__WORK TO DO__
Repeat exactly the lines from the start of the records below through the line that contains "return body + grip - control_shaft(side)", including both.
────────────────────────────────────────
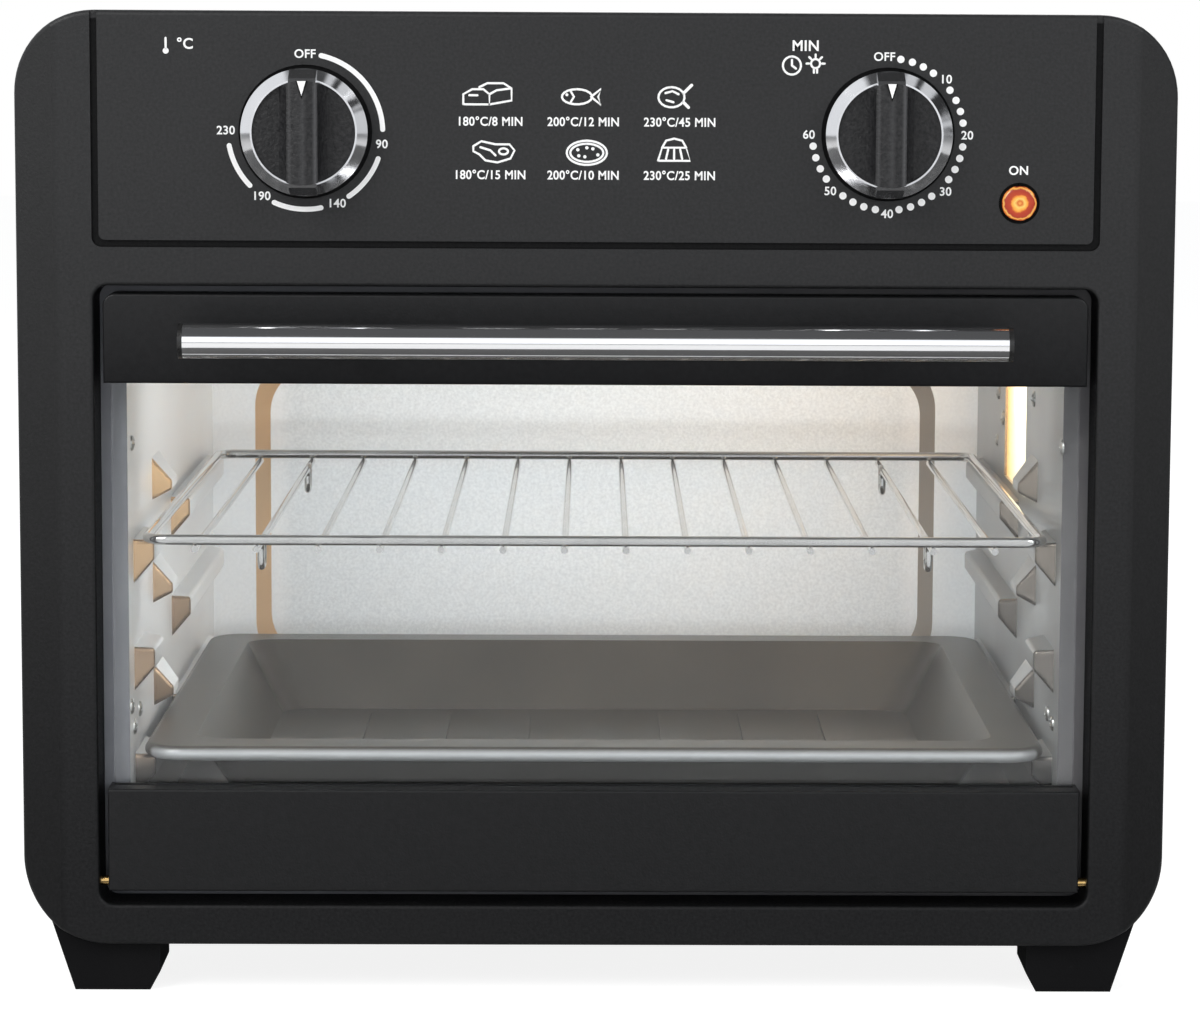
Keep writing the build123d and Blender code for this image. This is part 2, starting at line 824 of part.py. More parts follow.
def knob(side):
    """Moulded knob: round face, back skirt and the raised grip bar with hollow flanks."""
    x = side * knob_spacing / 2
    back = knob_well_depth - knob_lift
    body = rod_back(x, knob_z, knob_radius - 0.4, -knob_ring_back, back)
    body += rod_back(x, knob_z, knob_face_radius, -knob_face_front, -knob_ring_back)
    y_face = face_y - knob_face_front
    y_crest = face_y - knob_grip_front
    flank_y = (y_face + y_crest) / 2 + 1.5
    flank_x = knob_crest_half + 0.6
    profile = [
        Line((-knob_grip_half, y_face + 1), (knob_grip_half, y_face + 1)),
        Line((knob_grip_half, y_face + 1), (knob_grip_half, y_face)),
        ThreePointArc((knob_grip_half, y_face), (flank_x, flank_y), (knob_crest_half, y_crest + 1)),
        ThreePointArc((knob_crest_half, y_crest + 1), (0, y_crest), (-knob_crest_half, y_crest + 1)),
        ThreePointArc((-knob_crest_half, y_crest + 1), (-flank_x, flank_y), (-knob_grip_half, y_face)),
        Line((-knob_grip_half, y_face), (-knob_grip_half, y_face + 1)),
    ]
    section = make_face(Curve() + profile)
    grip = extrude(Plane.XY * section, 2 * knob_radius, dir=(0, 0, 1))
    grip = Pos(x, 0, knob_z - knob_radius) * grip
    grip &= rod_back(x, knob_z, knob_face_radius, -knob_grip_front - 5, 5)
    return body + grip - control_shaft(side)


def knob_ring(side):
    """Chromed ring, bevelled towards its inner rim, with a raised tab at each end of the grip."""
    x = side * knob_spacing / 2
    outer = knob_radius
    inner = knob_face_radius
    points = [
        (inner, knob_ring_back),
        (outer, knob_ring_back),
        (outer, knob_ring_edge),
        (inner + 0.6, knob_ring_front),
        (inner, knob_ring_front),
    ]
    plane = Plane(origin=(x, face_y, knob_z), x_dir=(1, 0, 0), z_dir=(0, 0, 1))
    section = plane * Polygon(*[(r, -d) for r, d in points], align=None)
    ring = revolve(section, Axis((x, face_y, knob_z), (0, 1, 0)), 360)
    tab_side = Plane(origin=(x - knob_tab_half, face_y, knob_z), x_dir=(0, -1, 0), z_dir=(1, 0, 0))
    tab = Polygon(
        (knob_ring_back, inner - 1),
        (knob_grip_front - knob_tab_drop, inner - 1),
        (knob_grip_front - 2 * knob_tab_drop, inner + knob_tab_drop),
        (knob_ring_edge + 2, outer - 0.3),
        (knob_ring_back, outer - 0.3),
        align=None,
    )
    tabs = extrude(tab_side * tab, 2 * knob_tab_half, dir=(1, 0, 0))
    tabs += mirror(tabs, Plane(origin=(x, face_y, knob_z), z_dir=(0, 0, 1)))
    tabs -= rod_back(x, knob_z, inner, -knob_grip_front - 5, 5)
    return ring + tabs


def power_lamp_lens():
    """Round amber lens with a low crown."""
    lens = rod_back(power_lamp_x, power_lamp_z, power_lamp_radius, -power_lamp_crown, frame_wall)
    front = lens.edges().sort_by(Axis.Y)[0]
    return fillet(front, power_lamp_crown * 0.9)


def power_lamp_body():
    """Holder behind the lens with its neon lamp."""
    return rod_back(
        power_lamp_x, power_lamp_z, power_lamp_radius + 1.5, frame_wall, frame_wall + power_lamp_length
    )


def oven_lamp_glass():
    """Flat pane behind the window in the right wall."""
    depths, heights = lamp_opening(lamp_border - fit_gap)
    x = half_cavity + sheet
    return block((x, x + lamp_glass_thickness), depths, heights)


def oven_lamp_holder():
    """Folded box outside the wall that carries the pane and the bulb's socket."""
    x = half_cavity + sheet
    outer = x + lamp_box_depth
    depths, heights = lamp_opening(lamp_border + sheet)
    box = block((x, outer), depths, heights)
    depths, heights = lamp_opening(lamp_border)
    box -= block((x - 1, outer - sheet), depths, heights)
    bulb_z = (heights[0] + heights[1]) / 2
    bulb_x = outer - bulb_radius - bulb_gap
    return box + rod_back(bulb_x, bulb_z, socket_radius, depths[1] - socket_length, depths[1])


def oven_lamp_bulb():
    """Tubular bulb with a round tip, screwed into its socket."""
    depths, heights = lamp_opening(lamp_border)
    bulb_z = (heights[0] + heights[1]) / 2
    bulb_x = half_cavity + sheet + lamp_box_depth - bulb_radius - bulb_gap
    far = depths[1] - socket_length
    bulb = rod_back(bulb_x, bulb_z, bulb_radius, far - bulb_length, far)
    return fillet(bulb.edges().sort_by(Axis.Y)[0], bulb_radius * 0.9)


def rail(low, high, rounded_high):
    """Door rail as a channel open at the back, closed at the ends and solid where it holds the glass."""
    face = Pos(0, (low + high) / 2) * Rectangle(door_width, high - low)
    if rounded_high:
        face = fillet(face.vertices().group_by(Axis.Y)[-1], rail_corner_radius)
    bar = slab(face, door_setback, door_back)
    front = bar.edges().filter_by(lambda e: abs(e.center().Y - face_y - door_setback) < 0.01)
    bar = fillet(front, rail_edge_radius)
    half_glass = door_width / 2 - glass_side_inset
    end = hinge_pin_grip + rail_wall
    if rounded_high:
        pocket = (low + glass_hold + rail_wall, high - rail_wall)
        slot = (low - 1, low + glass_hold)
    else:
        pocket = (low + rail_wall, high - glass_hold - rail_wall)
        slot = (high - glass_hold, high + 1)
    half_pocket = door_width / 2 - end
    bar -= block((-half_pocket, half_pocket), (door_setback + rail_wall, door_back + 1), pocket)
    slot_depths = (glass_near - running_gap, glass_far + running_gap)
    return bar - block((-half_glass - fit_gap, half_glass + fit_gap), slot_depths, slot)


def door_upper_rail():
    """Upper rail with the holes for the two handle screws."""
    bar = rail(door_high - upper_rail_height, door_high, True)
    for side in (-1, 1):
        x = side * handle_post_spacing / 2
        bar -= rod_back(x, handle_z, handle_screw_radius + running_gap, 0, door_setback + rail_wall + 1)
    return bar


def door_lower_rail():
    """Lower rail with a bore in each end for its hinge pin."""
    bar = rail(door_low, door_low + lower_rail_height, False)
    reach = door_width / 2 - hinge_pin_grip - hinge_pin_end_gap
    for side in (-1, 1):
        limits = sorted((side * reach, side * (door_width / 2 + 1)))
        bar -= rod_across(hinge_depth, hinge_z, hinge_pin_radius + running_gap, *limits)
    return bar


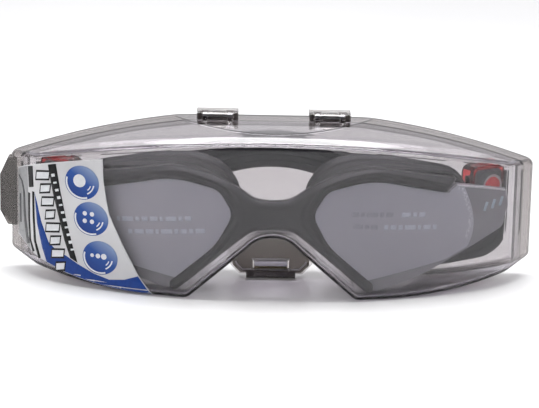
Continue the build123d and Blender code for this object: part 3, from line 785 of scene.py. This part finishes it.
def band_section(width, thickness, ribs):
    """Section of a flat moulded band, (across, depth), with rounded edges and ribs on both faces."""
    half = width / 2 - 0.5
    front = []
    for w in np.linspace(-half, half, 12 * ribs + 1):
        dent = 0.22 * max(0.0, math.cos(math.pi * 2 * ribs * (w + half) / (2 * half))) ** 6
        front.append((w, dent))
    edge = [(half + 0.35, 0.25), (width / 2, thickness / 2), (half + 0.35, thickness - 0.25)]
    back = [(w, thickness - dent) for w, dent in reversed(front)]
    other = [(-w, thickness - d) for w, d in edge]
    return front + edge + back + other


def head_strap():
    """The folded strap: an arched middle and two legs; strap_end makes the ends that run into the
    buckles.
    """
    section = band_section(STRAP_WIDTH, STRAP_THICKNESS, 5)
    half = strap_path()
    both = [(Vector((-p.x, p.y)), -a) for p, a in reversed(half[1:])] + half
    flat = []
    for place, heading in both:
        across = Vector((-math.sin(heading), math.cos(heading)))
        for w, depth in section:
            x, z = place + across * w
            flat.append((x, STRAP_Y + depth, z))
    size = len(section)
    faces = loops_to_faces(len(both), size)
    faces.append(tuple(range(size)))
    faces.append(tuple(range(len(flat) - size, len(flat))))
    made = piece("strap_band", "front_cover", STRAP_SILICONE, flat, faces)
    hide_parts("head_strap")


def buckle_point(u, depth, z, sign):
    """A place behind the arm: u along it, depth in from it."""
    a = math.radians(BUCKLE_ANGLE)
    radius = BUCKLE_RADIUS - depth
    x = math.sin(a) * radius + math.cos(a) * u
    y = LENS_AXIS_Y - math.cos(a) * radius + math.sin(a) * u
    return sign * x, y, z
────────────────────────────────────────
__REPLY__
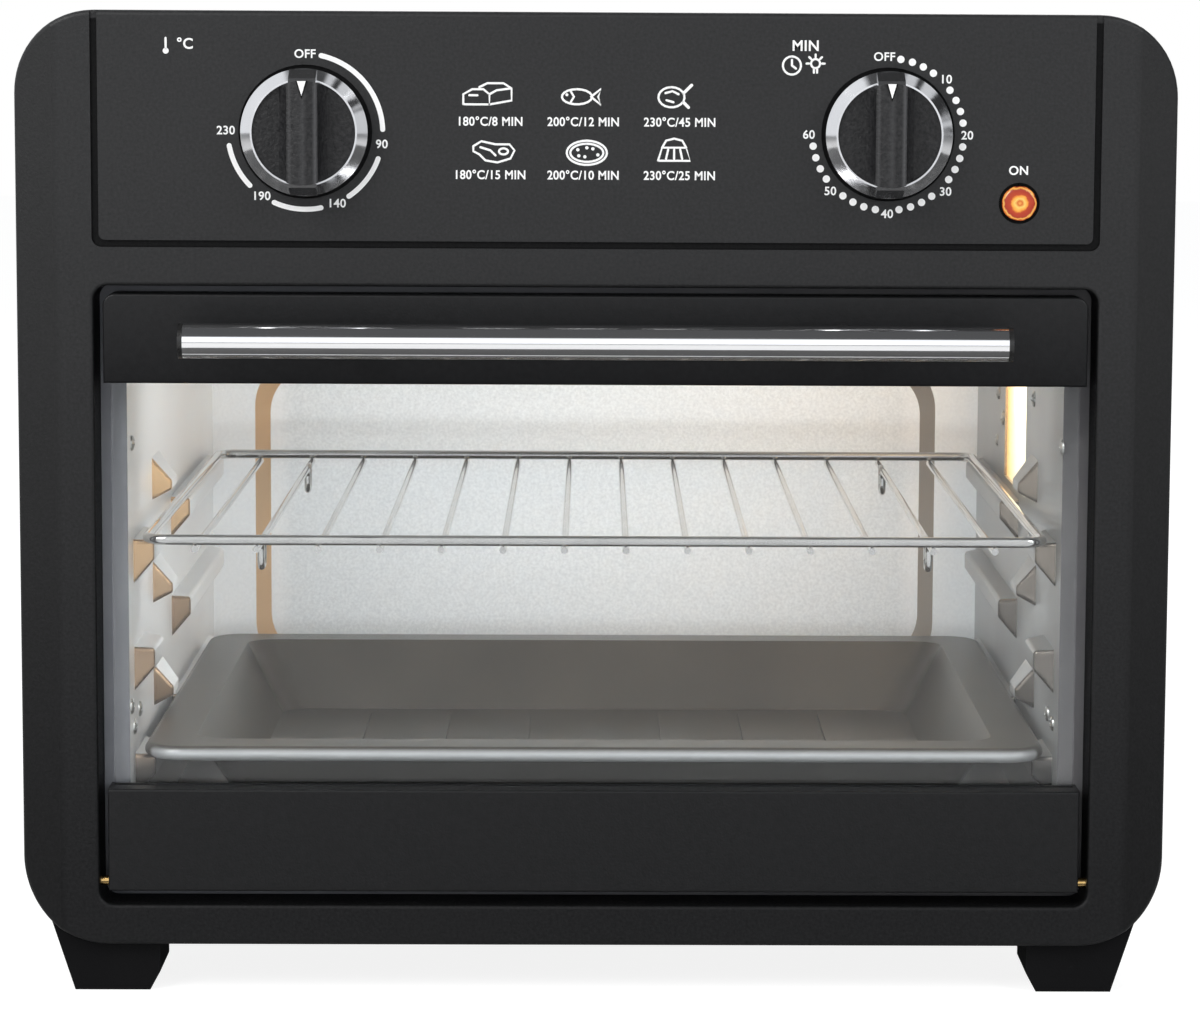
Keep writing the build123d and Blender code for this image. This is part 2, starting at line 824 of part.py. More parts follow.
def knob(side):
    """Moulded knob: round face, back skirt and the raised grip bar with hollow flanks."""
    x = side * knob_spacing / 2
    back = knob_well_depth - knob_lift
    body = rod_back(x, knob_z, knob_radius - 0.4, -knob_ring_back, back)
    body += rod_back(x, knob_z, knob_face_radius, -knob_face_front, -knob_ring_back)
    y_face = face_y - knob_face_front
    y_crest = face_y - knob_grip_front
    flank_y = (y_face + y_crest) / 2 + 1.5
    flank_x = knob_crest_half + 0.6
    profile = [
        Line((-knob_grip_half, y_face + 1), (knob_grip_half, y_face + 1)),
        Line((knob_grip_half, y_face + 1), (knob_grip_half, y_face)),
        ThreePointArc((knob_grip_half, y_face), (flank_x, flank_y), (knob_crest_half, y_crest + 1)),
        ThreePointArc((knob_crest_half, y_crest + 1), (0, y_crest), (-knob_crest_half, y_crest + 1)),
        ThreePointArc((-knob_crest_half, y_crest + 1), (-flank_x, flank_y), (-knob_grip_half, y_face)),
        Line((-knob_grip_half, y_face), (-knob_grip_half, y_face + 1)),
    ]
    section = make_face(Curve() + profile)
    grip = extrude(Plane.XY * section, 2 * knob_radius, dir=(0, 0, 1))
    grip = Pos(x, 0, knob_z - knob_radius) * grip
    grip &= rod_back(x, knob_z, knob_face_radius, -knob_grip_front - 5, 5)
    return body + grip - control_shaft(side)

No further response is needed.